**What the task requires:**
Up to and including the line that contains "flake_sweep = 18; // [10:1:30]", repeat each line of the data exactly, starting from the first.

**Supplied information:**
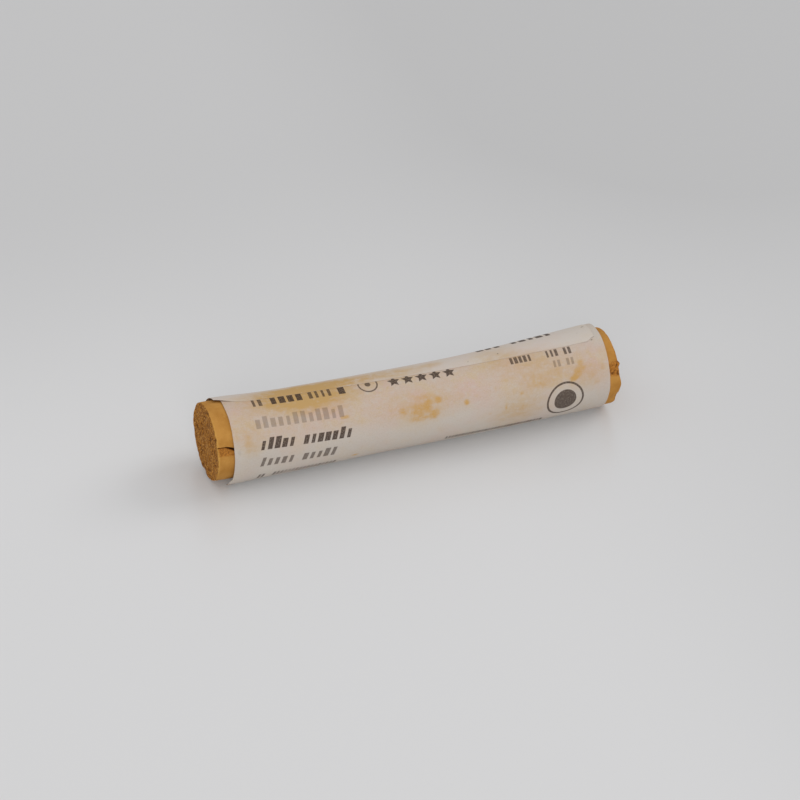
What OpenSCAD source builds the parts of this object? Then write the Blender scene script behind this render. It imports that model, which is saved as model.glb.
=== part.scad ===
// Soft pastel stick in its rolled paper label, lying on its side.
// Millimetres. +X runs along the stick from the broken end to the far end, +Z is up,
// -Y is the front. The origin is on the table under the middle of the stick.
// Angles round the stick start at the top, go down the front and on round the back.

/* [Stick] */
// Length of the stick, from end to end
stick_length = 59.9; // [45:0.1:90]
// Diameter of the stick
stick_d = 11; // [8:0.5:16]
// How far the middle of the stick is bowed towards the front, from a line between its ends
bow = 0.75; // [0.1:0.05:2]

/* [Broken end] */
// How far the broken face is turned from square towards the back, in degrees
break_yaw = 0.2; // [-4:0.2:4]
// How far the broken face leans back at the top, in degrees
break_lean = -0.4; // [-4:0.2:4]
// Depth of the shallow hollow worn into the broken face
break_hollow = 0.25; // [0.1:0.05:0.6]
// Place of the chip in the lower rim, in degrees from the top
chip_at = 184; // [150:1:220]
// Width of that chip
chip_w = 2.2; // [1:0.2:4]
// Depth of that chip
chip_depth = 0.55; // [0.2:0.05:1]

/* [Crack] */
// Place of the crack round the stick, in degrees from the top
crack_at = 65; // [50:1:110]
// Length of the crack along the stick
crack_length = 4.6; // [2:0.2:8]
// Width of the crack at its open end, under the paper
crack_w = 0.5; // [0.2:0.05:0.8]
// Depth of the crack
crack_depth = 1.3; // [0.5:0.1:2.5]
// How far below the old surface the flake under the crack broke away
flake_depth = 0.2; // [0.1:0.05:0.4]
// How far round the stick the broken flake reaches, in degrees
flake_sweep = 18; // [10:1:30]

/* [Far end] */
// How far the far face is turned from square, so that its front side stands out, in degrees
far_yaw = 1; // [0:0.2:5]
// Place of the crumbled dent round the rim, in degrees from the top
dent_at = 64; // [40:1:80]
// Radius of the crumbled dent
dent_r = 1.5; // [0.8:0.1:2.5]
// How deep the dent reaches into the rim
dent_depth = 0.6; // [0.3:0.05:1]
// Middle of the flat worn on the lower rim, in degrees from the top
worn_at = 118; // [100:1:160]
// Reach of the worn flat along the stick
worn_length = 0.5; // [0.2:0.1:2]
// Depth of the worn flat at the face
worn_depth = 0.3; // [0.1:0.05:1]

/* [Paper label] */
// Width of the label along the stick
label_w = 56; // [30:0.1:58]
// Bare stick left between the broken face and the inner turn of the label
label_start = 2.7; // [1:0.1:10]
// Length by which the label laps over its own start
label_lap = 7; // [3:0.5:12]
// Size of the rounded-off free corners
corner_round = 1; // [0.5:0.1:2]
// Thickness of the paper
paper_t = 0.09; // [0.08:0.01:0.2]
// How far the label was rolled out of square, in degrees
label_skew = 1.4; // [0:0.1:4]
// Place of the glued seam at the broken end, in degrees from the top
seam_at = -2; // [-20:1:60]

/* [Looseness of the paper] */
// Clearance between the stick and the paper round it
paper_gap = 0.05; // [0.03:0.01:0.2]
// Clearance between the two layers at the lap
lap_gap = 0.03; // [0.02:0.01:0.1]
// Width of the flat spot that the loose paper lies on
rest_flat_w = 2.4; // [1.6:0.1:4]
// How far the paper bellies out from the stick low down at the broken end
belly = 0.55; // [0:0.05:1]
// How far the paper opens behind the seam at the broken end
flare_broken_end = 0.2; // [0:0.05:1]
// How far the paper opens behind the seam at the far end
flare_far_end = 0.65; // [0:0.05:1.2]
// How far the free corner curls up at the broken end
corner_lift = 0.3; // [0:0.05:1]

/* [Hidden] */
$fn = 96;

stick_r = stick_d / 2;
// Height of the stick's axis above the table, with one layer of paper below it
axis_h = stick_r + paper_gap + paper_t;
broken_x = -stick_length / 2;
far_x = stick_length / 2;
// The bowed axis is an arc. Its middle lies a third of the bow in front of the origin,
// its ends two thirds behind it, where the arc is turned by end_turn from the X axis.
bow_r = (far_x * far_x + bow * bow) / (2 * bow);
bow_centre = bow_r - bow / 3;
end_y = bow * 2 / 3;
end_turn = asin(far_x / bow_r);
// Half the distance along the stick between the nearest and farthest points of each face
break_slant = stick_r * norm([tan(break_yaw), tan(break_lean)]);
far_slant = stick_r * tan(far_yaw);
// Margin by which each cutter runs past the surface that it opens
past = 1;
deg = 180 / PI;

// The label is a rectangle, rolled at the radius of the paper's middle
label_r = stick_r + paper_gap + paper_t / 2;
one_turn = 2 * PI * label_r;
label_h = one_turn + label_lap;
// Length over which the label climbs onto its own start
climb = 3;
// Reach of the flare at each end, of the belly and of the curled corner along the stick
flare_broken_reach = 10;
flare_far_reach = 24;
belly_reach = 24;
curl_reach = 5;
// Middle and half-width of the flare at each end, round the stick, in degrees
flare_broken_mid = -60;
flare_broken_half = 80;
flare_far_mid = -45;
flare_far_half = 105;
// Middle and half-width of the belly round the stick, in degrees
belly_mid = 138;
belly_half = 52;
// Half-angle within which the paper is slack over the table, with a full and a fading part
slack_half = 75;
slack_fade = 50;
// Slack that lets the paper lie flat over the width of the flat spot
rest_slack = norm([axis_h, rest_flat_w / 2]) - axis_h;
// Cells of the paper along the stick and round it
cells_along = 22;
cells_round = ceil(label_h / label_r * deg / 4);

function ease(t) = let (c = min(1, max(0, t))) c * c * (3 - 2 * c);
// Place of the stick's axis from front to back, at a place along it
function axis_y(x) = bow_centre - sqrt(bow_r * bow_r - x * x);
// Signed angle from b to a, between -180 and 180 degrees
function turned(a, b) = ((a - b) % 360 + 540) % 360 - 180;

// How far the paper stands off the stick at a place along it and an angle round it
function stand_off(x, angle) =
    let (
        from_left = x - (broken_x + label_start),
        from_right = broken_x + label_start + label_w - x,
        slack = rest_slack * ease((slack_half - abs(turned(angle, 180))) / slack_fade),
        flare = flare_broken_end * ease(1 - from_left / flare_broken_reach)
                * ease(1 - abs(turned(angle, flare_broken_mid)) / flare_broken_half)
                + flare_far_end * ease(1 - from_right / flare_far_reach)
                * ease(1 - abs(turned(angle, flare_far_mid)) / flare_far_half),
        sag = belly * ease(1 - abs(turned(angle, belly_mid)) / belly_half)
              * ease(1 - from_left / belly_reach)
    )
    slack + flare + sag;

// The paper can't go below the table
function above_table(r, angle) = cos(angle) < 0 ? min(r, axis_h / -cos(angle)) : r;

// Point of the rolled label, from its place across and along the flat sheet.
// depth is 0 on the outer side and paper_t on the inner side.
function rolled(across, along, depth) =
    let (
        x = broken_x + label_start + across * cos(label_skew) - along * sin(label_skew),
        arc = (along - label_h) * cos(label_skew) + across * sin(label_skew),
        angle = seam_at + arc / label_r * deg,
        lapped = ease((along - (one_turn - climb)) / climb),
        curl = corner_lift * ease(1 - across / curl_reach)
               * ease(1 - (label_h - along) / curl_reach),
        r = stick_r + paper_gap + paper_t + lapped * (paper_t + lap_gap)
            + stand_off(x, angle) + curl,
        shell_r = above_table(r, angle) - depth
    )
    [x, axis_y(x) - shell_r * sin(angle), axis_h + shell_r * cos(angle)];

// Rows lie closer together near the two ends of the stick
function across_at(i) = label_w * (1 - cos(180 * i / cells_along)) / 2;
function along_at(j) = label_h * j / cells_round;
// The free edge falls back towards its two ends, which rounds off its corners
function trimmed(across, along) =
    along - corner_round * ease(1 - (label_h - along) / (5 * corner_round))
            * (ease(1 - (label_w - across) / (2 * corner_round))
               + ease(1 - across / (5 * corner_round)));

// Puts what follows on the stick's axis at one end, with X along the stick there and +Z
// pointing out at the given angle
module at_broken_end(angle) {
    translate([broken_x, end_y, axis_h]) rotate([0, 0, -end_turn]) rotate([angle, 0, 0]) children();
}

module at_far_end(angle) {
    translate([far_x, end_y, axis_h]) rotate([0, 0, end_turn]) rotate([angle, 0, 0]) children();
}

// The round bowed stick, left over length at both ends for the faces to be cut
module stick_blank() {
    sweep = 2 * asin((far_x + past) / bow_r);
    translate([0, bow_centre, axis_h])
        rotate([0, 0, -90 - sweep / 2])
            rotate_extrude(angle = sweep, $fn = 2400)
                translate([bow_r, 0])
                    circle(r = stick_r, $fn = 96);
}

// Puts what follows on the slanted broken face, with +X pointing into the stick
module on_broken_face() {
    translate([broken_x + break_slant, end_y, axis_h])
        rotate([0, break_lean, break_yaw])
            children();
}

module broken_face_cut() {
    on_broken_face()
        translate([-2 * stick_d, -stick_d, -stick_d])
            cube(2 * stick_d);
}

module far_face_cut() {
    translate([far_x - far_slant, end_y, axis_h])
        rotate([0, 0, far_yaw])
            translate([0, -stick_d, -stick_d])
                cube(2 * stick_d);
}

// A hollow with a large radius, worn into the face away from its rim
module broken_face_hollow() {
    hollow_r = stick_r * 0.8;
    ball_r = (hollow_r * hollow_r + break_hollow * break_hollow) / (2 * break_hollow);
    on_broken_face()
        translate([break_hollow - ball_r, 0.08 * stick_d, 0])
            sphere(r = ball_r);
}

module rim_chip() {
    chip_r = (chip_w * chip_w / 4 + chip_depth * chip_depth) / (2 * chip_depth);
    at_broken_end(chip_at)
        translate([0, 0, stick_r + chip_r - chip_depth]) sphere(r = chip_r);
}

// A wedge that is thin at the face and opens towards the paper
module crack_cut() {
    at_broken_end(crack_at)
        translate([-past, 0, stick_r - crack_depth])
            linear_extrude(crack_depth + past)
                polygon([[0, 0], [crack_length + past, -crack_w], [crack_length + past, 0]]);
}

// The flake below the crack broke away down to a flat chord that runs out at the surface
module flake_cut() {
    top = [0, stick_r - flake_depth];
    run_out = stick_r * [-sin(flake_sweep), cos(flake_sweep)];
    tilt = atan2(top.y - run_out.y, top.x - run_out.x);
    at_broken_end(crack_at)
        translate([-past, top.x, top.y])
            rotate([tilt, 0, 0])
                translate([0, -norm(run_out - top) - past, 0])
                    cube([crack_length + past, norm(run_out - top) + past, stick_r]);
}

module far_rim_dent() {
    at_far_end(dent_at)
        translate([0, 0, stick_r + dent_r - dent_depth]) sphere(r = dent_r);
}

// The rim is worn down to a slanted flat, from its full size to worn_depth at the face
module far_rim_worn_flat() {
    at_far_end(worn_at)
        translate([-worn_length, 0, stick_r])
            rotate([0, atan2(worn_depth, worn_length), 0])
                translate([-past, -stick_r, 0])
                    cube([2 * stick_r, 2 * stick_r, stick_r]);
}

module pastel_stick() {
    color([0.72, 0.52, 0.26])
        difference() {
            stick_blank();
            broken_face_cut();
            broken_face_hollow();
            rim_chip();
            crack_cut();
            flake_cut();
            far_face_cut();
            far_rim_dent();
            far_rim_worn_flat();
        }
}

// One sheet, closed by its two sides and its four cut edges
module paper_wrapper() {
    row = cells_round + 1;
    side = (cells_along + 1) * row;
    points = [
        for (depth = [0, paper_t], i = [0 : cells_along], j = [0 : cells_round])
            rolled(across_at(i), trimmed(across_at(i), along_at(j)), depth)
    ];
    function quad(a, b, c, d) = [[a, b, c], [a, c, d]];
    outer = [for (i = [0 : cells_along - 1], j = [0 : cells_round - 1])
        let (p = i * row + j) each quad(p, p + 1, p + row + 1, p + row)];
    inner = [for (f = outer) [f[0] + side, f[2] + side, f[1] + side]];
    cut_ends = [for (i = [0 : cells_along - 1], j = [0, cells_round])
        let (p = i * row + j, q = p + row)
        each (j == 0 ? quad(p, q, q + side, p + side) : quad(q, p, p + side, q + side))];
    cut_sides = [for (j = [0 : cells_round - 1], i = [0, cells_along])
        let (p = i * row + j, q = p + 1)
        each (i == 0 ? quad(q, p, p + side, q + side) : quad(p, q, q + side, p + side))];
    color([0.86, 0.8, 0.72])
        polyhedron(points, concat(outer, inner, cut_ends, cut_sides));
}

pastel_stick();
paper_wrapper();
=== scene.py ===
"""A used soft pastel stick in its thin paper label, lying on its side.

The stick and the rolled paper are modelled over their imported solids. Sizes are in
millimetres and become metres where a mesh is made. Angles round the stick start at the
top, go down the front and on round the back.
"""
import logging
from collections.abc import Iterable
from dataclasses import dataclass, field
from enum import Enum
from functools import reduce
from math import cos, hypot, pi, radians, sin
from typing import Any

import bpy
import numpy as np
from mathutils import Matrix, Vector


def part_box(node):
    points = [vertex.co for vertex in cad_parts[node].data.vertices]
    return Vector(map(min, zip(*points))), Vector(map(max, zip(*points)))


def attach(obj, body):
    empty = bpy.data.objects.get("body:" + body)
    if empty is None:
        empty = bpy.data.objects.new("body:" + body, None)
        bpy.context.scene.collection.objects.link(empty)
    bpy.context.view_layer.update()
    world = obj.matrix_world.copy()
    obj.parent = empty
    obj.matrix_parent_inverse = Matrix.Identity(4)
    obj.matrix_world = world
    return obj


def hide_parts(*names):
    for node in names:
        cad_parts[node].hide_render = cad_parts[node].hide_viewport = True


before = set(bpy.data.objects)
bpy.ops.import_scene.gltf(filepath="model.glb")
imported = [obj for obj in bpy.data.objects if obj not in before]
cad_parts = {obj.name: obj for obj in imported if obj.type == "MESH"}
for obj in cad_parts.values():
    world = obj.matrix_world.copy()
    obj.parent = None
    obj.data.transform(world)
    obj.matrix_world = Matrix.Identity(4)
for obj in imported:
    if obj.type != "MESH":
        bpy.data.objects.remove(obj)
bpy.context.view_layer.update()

LOG = logging.getLogger("pastel_stick")
MM = 0.001
BODY = "root"
TURN = 360.0
Colour = tuple[float, float, float]
Place = tuple[float, float, float]


# ---- numbers and noise


def paint(red: int, green: int, blue: int) -> Colour:
    """Turn a colour as the eye sees it, 0 to 255, into the linear one that a shader takes."""
    shares = (channel / 255 for channel in (red, green, blue))
    return tuple(s / 12.92 if s <= 0.04045 else ((s + 0.055) / 1.055) ** 2.4 for s in shares)


def ease(t: np.ndarray) -> np.ndarray:
    """Rise smoothly from 0 to 1 while t goes from 0 to 1."""
    clipped = np.clip(t, 0, 1)
    return clipped * clipped * (3 - 2 * clipped)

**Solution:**
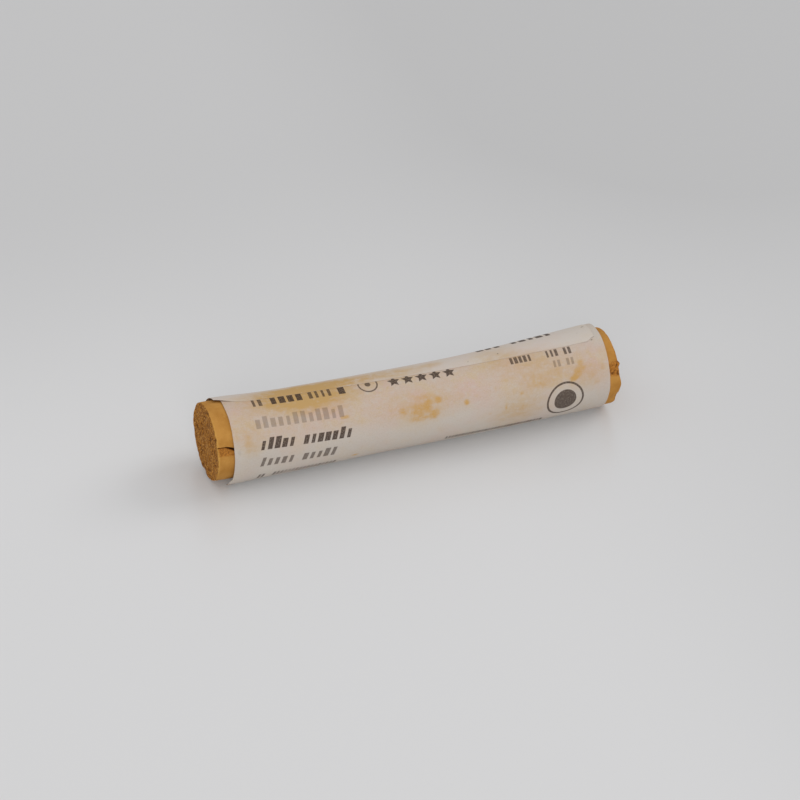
What OpenSCAD source builds the parts of this object? Then write the Blender scene script behind this render. It imports that model, which is saved as model.glb.
=== part.scad ===
// Soft pastel stick in its rolled paper label, lying on its side.
// Millimetres. +X runs along the stick from the broken end to the far end, +Z is up,
// -Y is the front. The origin is on the table under the middle of the stick.
// Angles round the stick start at the top, go down the front and on round the back.

/* [Stick] */
// Length of the stick, from end to end
stick_length = 59.9; // [45:0.1:90]
// Diameter of the stick
stick_d = 11; // [8:0.5:16]
// How far the middle of the stick is bowed towards the front, from a line between its ends
bow = 0.75; // [0.1:0.05:2]

/* [Broken end] */
// How far the broken face is turned from square towards the back, in degrees
break_yaw = 0.2; // [-4:0.2:4]
// How far the broken face leans back at the top, in degrees
break_lean = -0.4; // [-4:0.2:4]
// Depth of the shallow hollow worn into the broken face
break_hollow = 0.25; // [0.1:0.05:0.6]
// Place of the chip in the lower rim, in degrees from the top
chip_at = 184; // [150:1:220]
// Width of that chip
chip_w = 2.2; // [1:0.2:4]
// Depth of that chip
chip_depth = 0.55; // [0.2:0.05:1]

/* [Crack] */
// Place of the crack round the stick, in degrees from the top
crack_at = 65; // [50:1:110]
// Length of the crack along the stick
crack_length = 4.6; // [2:0.2:8]
// Width of the crack at its open end, under the paper
crack_w = 0.5; // [0.2:0.05:0.8]
// Depth of the crack
crack_depth = 1.3; // [0.5:0.1:2.5]
// How far below the old surface the flake under the crack broke away
flake_depth = 0.2; // [0.1:0.05:0.4]
// How far round the stick the broken flake reaches, in degrees
flake_sweep = 18; // [10:1:30]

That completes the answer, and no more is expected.